* Dataset section:
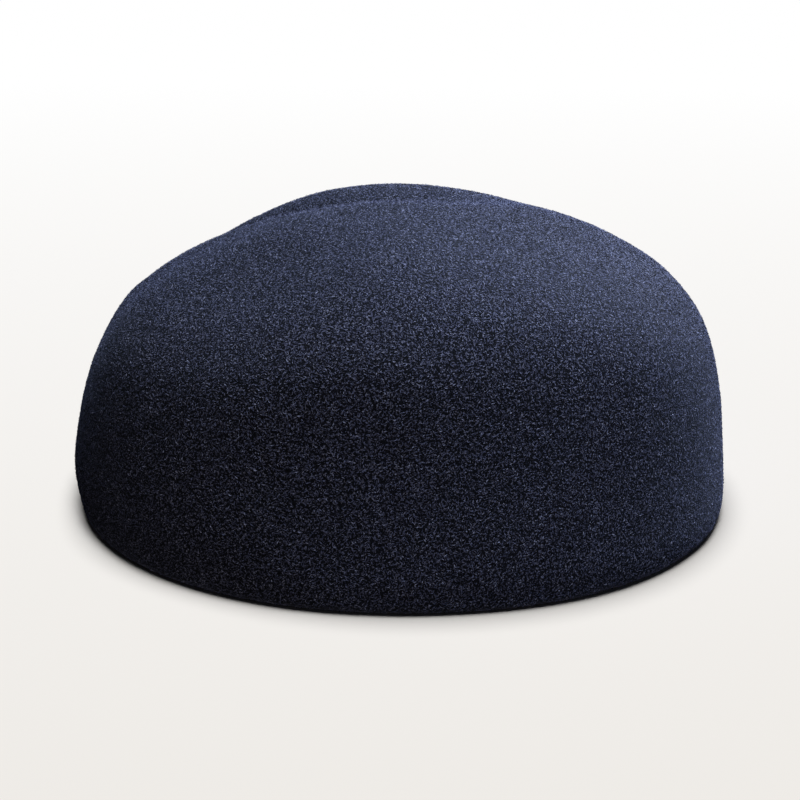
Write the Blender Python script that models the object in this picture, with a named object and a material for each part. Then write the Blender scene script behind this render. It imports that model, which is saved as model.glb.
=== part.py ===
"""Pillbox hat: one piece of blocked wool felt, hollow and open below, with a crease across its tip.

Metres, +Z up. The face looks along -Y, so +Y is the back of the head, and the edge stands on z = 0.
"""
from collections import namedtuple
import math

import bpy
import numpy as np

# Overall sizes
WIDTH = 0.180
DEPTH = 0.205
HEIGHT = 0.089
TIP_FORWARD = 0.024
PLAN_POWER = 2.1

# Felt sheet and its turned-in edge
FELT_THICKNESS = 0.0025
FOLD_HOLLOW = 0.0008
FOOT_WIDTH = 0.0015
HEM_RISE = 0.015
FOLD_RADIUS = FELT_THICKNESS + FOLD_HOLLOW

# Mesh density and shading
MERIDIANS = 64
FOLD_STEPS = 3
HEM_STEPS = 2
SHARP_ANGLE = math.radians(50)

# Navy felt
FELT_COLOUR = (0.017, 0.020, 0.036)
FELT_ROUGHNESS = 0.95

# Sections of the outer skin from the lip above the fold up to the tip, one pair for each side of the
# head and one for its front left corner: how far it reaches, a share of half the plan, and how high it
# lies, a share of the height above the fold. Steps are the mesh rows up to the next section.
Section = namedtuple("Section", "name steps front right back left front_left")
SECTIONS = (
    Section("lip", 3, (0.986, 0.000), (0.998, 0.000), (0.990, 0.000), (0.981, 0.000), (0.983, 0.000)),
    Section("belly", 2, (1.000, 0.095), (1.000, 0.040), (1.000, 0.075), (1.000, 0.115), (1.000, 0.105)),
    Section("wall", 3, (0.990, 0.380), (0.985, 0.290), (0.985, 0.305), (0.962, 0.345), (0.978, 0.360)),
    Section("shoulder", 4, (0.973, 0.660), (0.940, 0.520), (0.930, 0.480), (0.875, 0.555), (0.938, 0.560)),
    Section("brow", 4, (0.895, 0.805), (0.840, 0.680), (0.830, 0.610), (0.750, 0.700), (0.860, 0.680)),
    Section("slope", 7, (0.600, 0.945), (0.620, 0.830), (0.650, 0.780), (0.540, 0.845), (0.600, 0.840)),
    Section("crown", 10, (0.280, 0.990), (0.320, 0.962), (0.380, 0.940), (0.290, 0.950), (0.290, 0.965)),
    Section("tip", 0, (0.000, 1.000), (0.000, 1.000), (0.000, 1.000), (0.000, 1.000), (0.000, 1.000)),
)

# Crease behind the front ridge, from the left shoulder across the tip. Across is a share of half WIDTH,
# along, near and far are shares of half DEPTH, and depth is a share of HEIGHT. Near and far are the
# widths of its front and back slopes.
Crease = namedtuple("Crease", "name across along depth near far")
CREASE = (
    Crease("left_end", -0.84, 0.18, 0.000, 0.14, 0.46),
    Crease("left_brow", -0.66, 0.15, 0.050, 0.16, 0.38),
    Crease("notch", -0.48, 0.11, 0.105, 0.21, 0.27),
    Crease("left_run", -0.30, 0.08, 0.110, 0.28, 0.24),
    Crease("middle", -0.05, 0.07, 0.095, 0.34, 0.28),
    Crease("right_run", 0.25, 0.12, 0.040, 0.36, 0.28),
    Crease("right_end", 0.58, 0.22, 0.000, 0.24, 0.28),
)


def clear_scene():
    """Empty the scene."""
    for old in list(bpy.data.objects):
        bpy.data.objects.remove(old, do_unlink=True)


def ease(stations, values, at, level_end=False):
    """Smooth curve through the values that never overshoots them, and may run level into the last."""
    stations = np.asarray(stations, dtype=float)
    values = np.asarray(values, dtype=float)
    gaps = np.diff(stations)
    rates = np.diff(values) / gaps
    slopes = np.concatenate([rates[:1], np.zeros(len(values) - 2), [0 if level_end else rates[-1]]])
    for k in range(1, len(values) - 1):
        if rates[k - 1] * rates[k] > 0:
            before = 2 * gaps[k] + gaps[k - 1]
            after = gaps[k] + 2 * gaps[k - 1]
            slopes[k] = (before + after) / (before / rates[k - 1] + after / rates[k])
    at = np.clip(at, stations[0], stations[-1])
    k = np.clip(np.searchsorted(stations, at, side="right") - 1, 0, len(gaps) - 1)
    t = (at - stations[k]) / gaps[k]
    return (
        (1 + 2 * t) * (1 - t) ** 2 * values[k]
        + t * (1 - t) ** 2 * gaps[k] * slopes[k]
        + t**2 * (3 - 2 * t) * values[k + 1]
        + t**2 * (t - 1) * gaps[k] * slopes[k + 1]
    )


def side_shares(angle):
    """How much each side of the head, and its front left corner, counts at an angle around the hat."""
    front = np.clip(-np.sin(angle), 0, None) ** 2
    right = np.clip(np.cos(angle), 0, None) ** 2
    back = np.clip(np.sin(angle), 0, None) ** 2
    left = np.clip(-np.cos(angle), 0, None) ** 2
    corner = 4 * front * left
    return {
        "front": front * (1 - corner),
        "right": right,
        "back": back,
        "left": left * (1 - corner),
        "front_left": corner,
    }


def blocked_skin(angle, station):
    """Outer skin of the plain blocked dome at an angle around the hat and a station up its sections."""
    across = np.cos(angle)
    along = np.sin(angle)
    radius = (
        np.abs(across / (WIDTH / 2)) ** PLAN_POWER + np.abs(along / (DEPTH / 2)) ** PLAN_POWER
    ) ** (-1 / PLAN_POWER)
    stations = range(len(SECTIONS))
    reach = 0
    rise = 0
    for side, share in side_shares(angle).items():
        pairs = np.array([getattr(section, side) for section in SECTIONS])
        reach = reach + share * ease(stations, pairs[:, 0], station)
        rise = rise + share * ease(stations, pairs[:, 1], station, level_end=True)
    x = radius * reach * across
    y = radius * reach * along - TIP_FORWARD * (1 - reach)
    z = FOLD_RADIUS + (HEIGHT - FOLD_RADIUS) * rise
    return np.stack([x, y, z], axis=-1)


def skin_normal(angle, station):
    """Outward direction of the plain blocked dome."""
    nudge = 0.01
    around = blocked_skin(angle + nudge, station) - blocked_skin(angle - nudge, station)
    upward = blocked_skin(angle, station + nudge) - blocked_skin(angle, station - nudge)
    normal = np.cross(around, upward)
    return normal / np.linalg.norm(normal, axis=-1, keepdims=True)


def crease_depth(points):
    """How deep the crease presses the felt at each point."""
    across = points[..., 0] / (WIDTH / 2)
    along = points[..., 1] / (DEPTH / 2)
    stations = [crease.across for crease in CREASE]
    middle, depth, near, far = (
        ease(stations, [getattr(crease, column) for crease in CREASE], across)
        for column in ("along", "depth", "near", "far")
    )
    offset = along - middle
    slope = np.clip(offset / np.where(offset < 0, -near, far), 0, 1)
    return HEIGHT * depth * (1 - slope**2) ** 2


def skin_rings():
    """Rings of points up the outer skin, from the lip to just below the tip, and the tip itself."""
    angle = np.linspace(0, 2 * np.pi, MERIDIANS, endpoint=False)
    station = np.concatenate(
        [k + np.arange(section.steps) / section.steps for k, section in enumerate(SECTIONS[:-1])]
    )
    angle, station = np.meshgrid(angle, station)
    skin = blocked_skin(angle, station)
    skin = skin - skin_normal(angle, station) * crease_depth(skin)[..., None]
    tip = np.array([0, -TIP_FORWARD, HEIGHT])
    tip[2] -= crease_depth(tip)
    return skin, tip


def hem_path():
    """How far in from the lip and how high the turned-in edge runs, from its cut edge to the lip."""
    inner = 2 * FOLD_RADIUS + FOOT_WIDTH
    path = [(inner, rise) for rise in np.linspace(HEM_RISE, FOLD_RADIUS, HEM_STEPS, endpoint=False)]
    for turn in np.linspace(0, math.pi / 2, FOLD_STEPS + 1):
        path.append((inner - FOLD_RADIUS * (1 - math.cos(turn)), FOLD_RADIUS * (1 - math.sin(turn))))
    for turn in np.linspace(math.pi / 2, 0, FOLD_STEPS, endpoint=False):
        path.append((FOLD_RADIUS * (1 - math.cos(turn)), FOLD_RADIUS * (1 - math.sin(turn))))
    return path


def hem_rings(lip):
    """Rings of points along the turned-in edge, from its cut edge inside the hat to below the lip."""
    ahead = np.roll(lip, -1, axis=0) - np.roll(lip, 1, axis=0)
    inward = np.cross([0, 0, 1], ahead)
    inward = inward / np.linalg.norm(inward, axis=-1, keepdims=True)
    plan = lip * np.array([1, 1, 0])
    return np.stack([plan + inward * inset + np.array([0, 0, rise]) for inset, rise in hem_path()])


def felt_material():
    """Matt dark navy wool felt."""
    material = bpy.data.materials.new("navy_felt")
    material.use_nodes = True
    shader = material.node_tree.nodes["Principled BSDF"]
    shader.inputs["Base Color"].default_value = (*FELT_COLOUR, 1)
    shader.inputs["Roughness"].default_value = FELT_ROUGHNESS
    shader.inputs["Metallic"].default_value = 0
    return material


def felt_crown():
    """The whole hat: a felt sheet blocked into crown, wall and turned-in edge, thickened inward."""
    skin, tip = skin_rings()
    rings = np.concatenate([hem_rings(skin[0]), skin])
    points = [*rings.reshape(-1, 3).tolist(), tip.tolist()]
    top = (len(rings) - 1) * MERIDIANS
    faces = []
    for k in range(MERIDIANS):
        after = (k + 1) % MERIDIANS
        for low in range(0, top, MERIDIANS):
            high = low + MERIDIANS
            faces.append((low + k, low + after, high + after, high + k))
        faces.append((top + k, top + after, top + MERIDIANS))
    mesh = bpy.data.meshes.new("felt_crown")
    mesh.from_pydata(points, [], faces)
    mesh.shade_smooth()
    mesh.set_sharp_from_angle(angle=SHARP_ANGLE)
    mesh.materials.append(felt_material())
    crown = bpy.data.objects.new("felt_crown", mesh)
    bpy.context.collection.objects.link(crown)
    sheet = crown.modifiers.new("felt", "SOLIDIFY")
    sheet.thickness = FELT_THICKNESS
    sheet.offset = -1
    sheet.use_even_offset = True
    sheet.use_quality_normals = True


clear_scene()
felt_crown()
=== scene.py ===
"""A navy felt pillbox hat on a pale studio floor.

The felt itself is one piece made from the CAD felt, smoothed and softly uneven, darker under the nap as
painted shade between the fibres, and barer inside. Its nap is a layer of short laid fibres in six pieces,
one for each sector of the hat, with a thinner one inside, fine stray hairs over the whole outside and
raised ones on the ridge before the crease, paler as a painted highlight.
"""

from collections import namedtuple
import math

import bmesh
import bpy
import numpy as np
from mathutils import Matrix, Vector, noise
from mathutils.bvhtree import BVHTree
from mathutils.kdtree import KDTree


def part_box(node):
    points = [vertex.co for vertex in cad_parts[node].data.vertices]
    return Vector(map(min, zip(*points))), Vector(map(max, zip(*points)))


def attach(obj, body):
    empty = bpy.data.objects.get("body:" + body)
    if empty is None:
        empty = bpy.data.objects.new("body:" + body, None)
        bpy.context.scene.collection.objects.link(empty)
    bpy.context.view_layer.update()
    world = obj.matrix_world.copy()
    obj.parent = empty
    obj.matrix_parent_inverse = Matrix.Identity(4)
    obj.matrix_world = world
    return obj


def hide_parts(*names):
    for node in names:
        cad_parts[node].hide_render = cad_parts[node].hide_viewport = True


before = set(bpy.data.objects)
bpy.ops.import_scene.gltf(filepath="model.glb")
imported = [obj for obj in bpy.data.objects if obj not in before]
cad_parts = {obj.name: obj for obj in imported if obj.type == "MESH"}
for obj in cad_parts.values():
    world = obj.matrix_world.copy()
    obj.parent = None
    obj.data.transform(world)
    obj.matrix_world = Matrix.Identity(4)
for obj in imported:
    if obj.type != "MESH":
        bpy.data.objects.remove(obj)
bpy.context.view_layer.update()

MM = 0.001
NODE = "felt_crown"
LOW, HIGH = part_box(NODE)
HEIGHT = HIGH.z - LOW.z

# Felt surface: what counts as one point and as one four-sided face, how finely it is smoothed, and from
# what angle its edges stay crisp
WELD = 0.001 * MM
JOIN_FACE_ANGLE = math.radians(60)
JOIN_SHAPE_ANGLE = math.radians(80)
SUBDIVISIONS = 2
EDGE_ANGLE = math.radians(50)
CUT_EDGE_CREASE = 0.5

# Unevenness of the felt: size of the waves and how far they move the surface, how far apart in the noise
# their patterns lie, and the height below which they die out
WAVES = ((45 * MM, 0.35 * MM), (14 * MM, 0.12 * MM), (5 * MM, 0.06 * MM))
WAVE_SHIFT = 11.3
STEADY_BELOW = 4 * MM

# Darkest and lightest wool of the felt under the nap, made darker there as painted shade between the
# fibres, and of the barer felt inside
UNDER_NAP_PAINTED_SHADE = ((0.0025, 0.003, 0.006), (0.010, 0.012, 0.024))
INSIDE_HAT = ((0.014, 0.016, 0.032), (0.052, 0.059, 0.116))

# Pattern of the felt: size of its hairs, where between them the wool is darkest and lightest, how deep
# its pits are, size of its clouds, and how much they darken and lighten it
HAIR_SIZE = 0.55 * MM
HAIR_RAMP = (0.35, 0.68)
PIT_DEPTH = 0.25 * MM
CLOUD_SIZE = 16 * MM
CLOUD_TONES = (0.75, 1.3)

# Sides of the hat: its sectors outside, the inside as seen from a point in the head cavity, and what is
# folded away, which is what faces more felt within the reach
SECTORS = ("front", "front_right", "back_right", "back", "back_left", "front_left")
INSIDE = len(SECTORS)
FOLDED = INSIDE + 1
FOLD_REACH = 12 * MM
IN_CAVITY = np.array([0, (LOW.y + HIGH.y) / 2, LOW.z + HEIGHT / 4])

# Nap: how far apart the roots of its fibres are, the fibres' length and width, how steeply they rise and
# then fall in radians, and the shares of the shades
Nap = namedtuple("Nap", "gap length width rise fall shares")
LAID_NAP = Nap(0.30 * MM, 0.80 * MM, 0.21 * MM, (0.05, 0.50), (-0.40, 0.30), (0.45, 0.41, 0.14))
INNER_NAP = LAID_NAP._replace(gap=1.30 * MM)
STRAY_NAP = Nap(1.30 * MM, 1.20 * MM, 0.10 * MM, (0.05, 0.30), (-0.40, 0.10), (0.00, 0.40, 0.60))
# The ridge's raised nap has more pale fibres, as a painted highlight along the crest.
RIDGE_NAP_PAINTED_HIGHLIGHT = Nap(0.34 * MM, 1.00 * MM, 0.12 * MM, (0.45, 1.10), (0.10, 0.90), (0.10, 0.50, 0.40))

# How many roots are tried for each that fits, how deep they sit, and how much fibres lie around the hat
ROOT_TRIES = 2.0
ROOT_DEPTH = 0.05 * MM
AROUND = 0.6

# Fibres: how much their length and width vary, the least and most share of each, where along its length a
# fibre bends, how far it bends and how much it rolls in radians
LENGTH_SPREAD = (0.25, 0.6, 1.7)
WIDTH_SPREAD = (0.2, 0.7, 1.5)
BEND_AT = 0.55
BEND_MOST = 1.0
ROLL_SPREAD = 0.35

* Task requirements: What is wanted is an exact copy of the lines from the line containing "mesh.from_pydata(points, [], faces)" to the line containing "pale studio floor.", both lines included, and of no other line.

* Correct result:
    mesh.from_pydata(points, [], faces)
    mesh.shade_smooth()
    mesh.set_sharp_from_angle(angle=SHARP_ANGLE)
    mesh.materials.append(felt_material())
    crown = bpy.data.objects.new("felt_crown", mesh)
    bpy.context.collection.objects.link(crown)
    sheet = crown.modifiers.new("felt", "SOLIDIFY")
    sheet.thickness = FELT_THICKNESS
    sheet.offset = -1
    sheet.use_even_offset = True
    sheet.use_quality_normals = True


clear_scene()
felt_crown()
=== scene.py ===
"""A navy felt pillbox hat on a pale studio floor.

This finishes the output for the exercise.